Velvet is most of the time knit, not woven and if it is, it can't be ripped. However I have seen woven velvet and that CAN be ripped. The edge will be a little fuzzy because the material is fuzzy, but I have a piece of woven velvet which shows signs of having been ripped, not cut. I myself have ripped a piece of faux fur (low pile) and it worked nicely. If the material rips properly it is possible that it might stretch, cotton can be easily ironed after. I did not try to do this with velvet, and the fur I ripped myself didn't show signs of significant stretching.

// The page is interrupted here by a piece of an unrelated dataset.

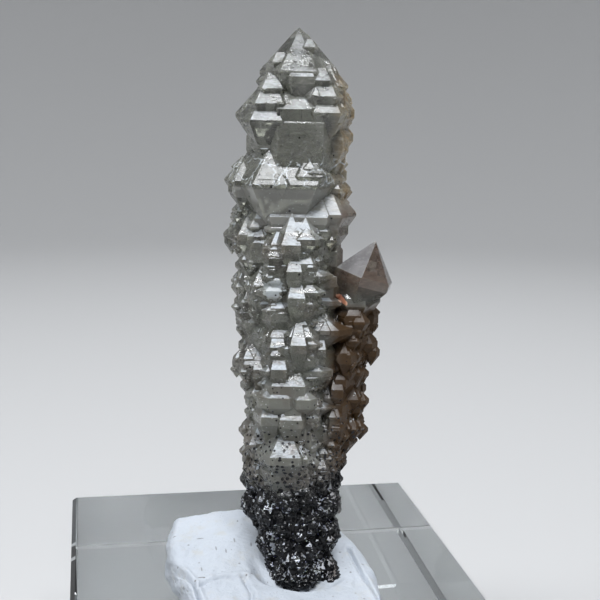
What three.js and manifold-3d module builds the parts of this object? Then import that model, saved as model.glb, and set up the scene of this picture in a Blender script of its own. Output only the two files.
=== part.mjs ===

But I guess it depends on the material after all, I doubt a universal answer exists and since I do not usually work with velvet, it is difficult to give an all-encompassing answer.

Sue Kaberlein

Wednesday 2nd of March 2022

Your "Nap" picture made me laugh. So cute. Also,I have tried the "hang it in the bathroom when you shower trick." For wrinkly clothes. I've found it takes 2 or 3 showers to really do the trick. PS what's the opposite of irony?........................WRINKLY.

Olga Balasa

Saturday 5th of March 2022

Thank you. Thank you also for the joke!

Toby Ryan

Wednesday 8th of April 2020

Thank you for mentioning how you should keep your designs simple without too many seams when creating velvet clothes. My daughter would like me to make a velvet gown for her that will be comfortable enough for her to sleep in at night, but I am worried that I may tear the velvet fabric I buy due to my inexperience. I'll try a simple design once I find some velvet that will work for my project.